University of Maryland community members are divided on how to mitigate DOTS’ financial deficit without cutting shuttle services.
The Department of Transportation Services is proposing a 16.4 percent student fee increase to “balance the books” for years ahead, according to DOTS executive director David Allen.
The proposed fee increase would cost each student about an additional $44, according to university vice president and chief administrative officer Carlo Colella.
In recent years, this university’s DOTS requested similar fee increases, but the fee increases have averaged about five percent. This year’s substantial fee increase is necessary to prevent cutting some Shuttle-UM bus routes, Colella said.

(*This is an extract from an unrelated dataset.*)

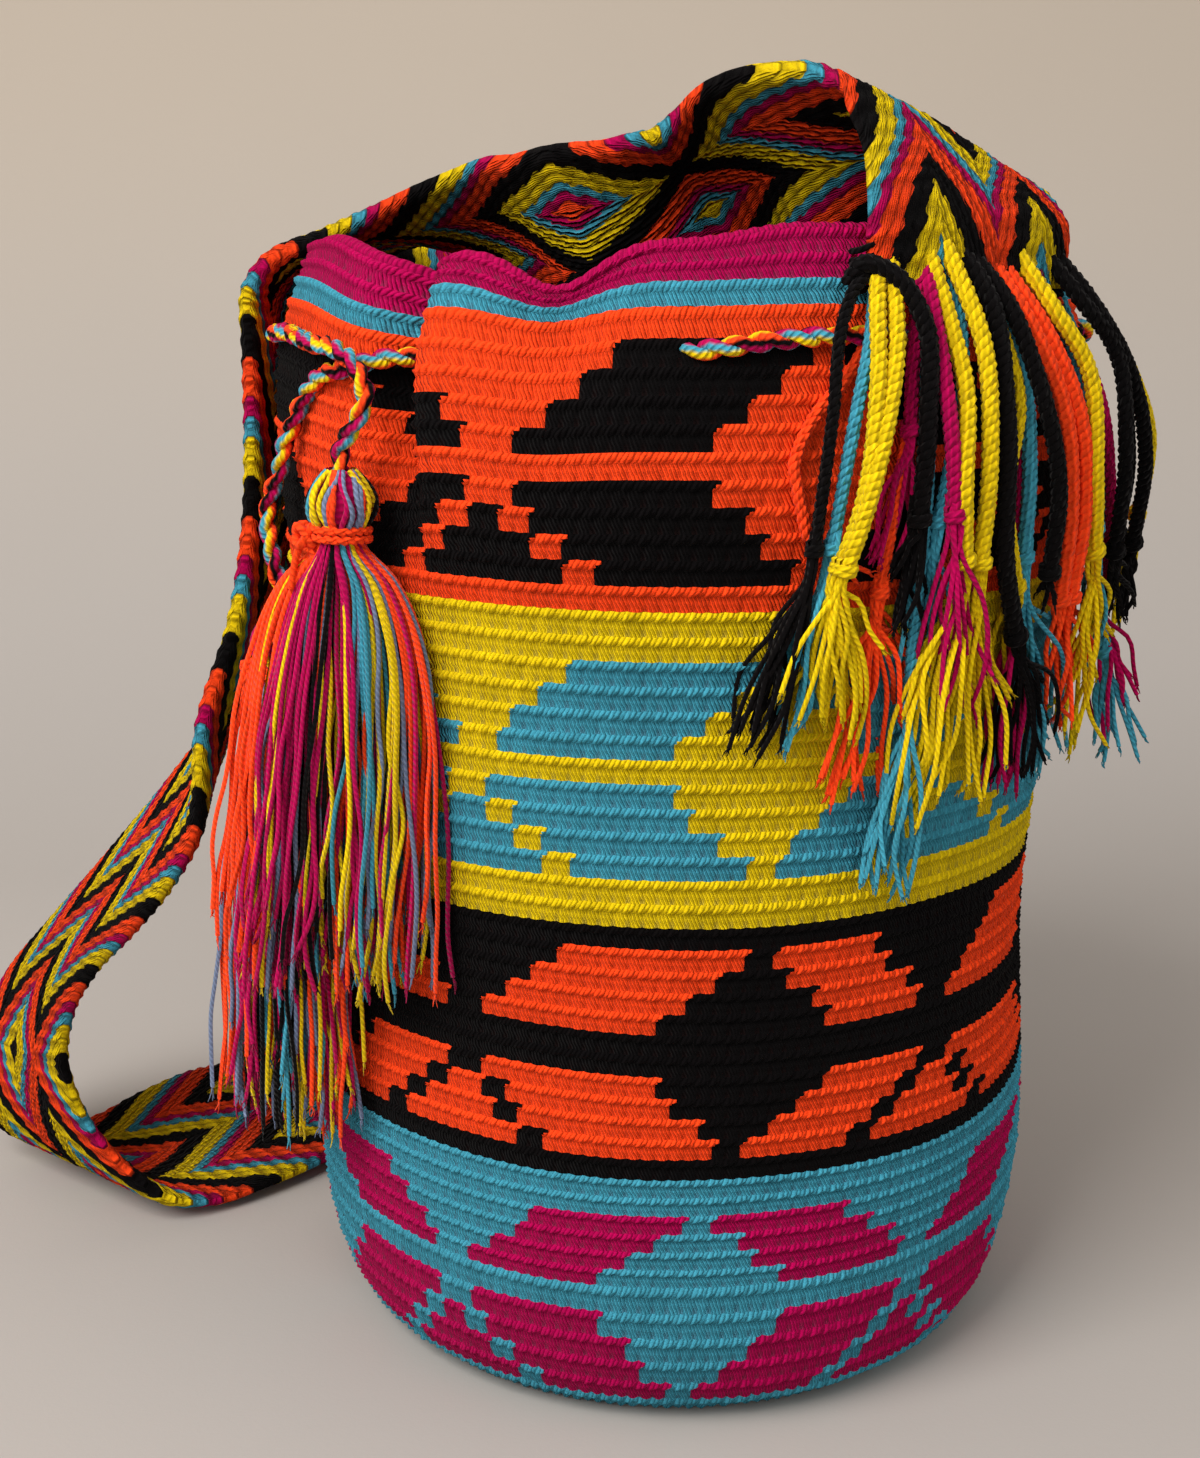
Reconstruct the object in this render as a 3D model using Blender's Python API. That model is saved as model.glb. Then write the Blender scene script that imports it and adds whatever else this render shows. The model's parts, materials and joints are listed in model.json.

About 10 percent of the proposed hike will cover mandatory expenses, such as employee salaries and maintenance. The remaining six percent will balance the budget overall and prevent DOTS from adding to the accumulated deficit, Allen said.
Allen said DOTS made an effort in past years to mitigate fee increases by choosing not to hire for vacant positions. But these mitigation measures will not be possible this year, Allen added.
“We didn’t have enough last year to pay the bills and we didn’t reduce service, and we don’t want to do that,” Allen said. “That is not in the cards for this year. Some type of increased revenue or reduction in expenses … have to happen now.”
Since 2019, DOTS has accumulated $7 million in debt with the COVID-19 pandemic’s aftermath accounting for a substantial share of the budget shortfall. In 2019, DOTS earned about $18 million in total revenue. But in 2021, the department’s revenue halved to nearly $9 million.
DOTS is a “self-supporting” department, meaning it does not receive funding from the state or student tuition. To pay off its accumulated debt, DOTS must generate its own revenue, according to the department’s 2021 annual report.
Allen said DOTS also has to account for a 20 percent salary increase for its entire department. Salaries account for about 70 percent of shuttle operation expenses, according to Colella.
To address the deficit and prevent cutting Shuttle-UM bus routes while paying for employees, Colella said the department needs additional resources.
Some students at this university expressed concerns over the potential reduction in Shuttle-UM routes.
Zoe Brunton, a freshman physics and astronomy major, said she uses the shuttle buses to go to class from her North Campus dorm. Fewer shuttle buses would be an accessibility issue for students who cannot always rely on walking, Brunton said.
“I think having less buses would just be a general negative all around,” Brunton said.
Jackie Sin, a sophomore chemistry major, lives in the Courtyards apartment complex, which she said is at least a 20 minute walk from the main areas of this university’s campus. As a result, Sin uses the shuttle buses to travel around College Park, she said.
Sin said the potential cuts to shuttle routes are “annoying,” especially for students living in Courtyards, who need more frequent routes due to living farther away from campus.
Several student organizations, including the Student Government Association, Residence Hall Association and Terps for Bike Lanes, also collaborated to write a letter in opposition to the fee increase.
“Relying solely on successive double-digit increases in mandatory fees is an unsustainable approach to resolving DOTS’s financial woes,” the letter read.
The letter amassed signatures from 21 students and Hiroyuki Iseki, an urban studies and planning associate professor and member of the Campus Transportation Advisory Committee. The SGA passed legislation last Wednesday that endorses the letter.
The letter proposed alternative funding sources, such as seeking grants from the Maryland General Assembly and the Maryland Department of Transportation.
The letter also objected to potentially cutting Shuttle-UM routes, and argued that DOTS would be unjustified in possibly cutting routes.
“It is frankly unacceptable for a flagship public university of this size to witness a decade-long, year-after-year decline in shuttle service quality due to the absence of fiscal support,” the letter read.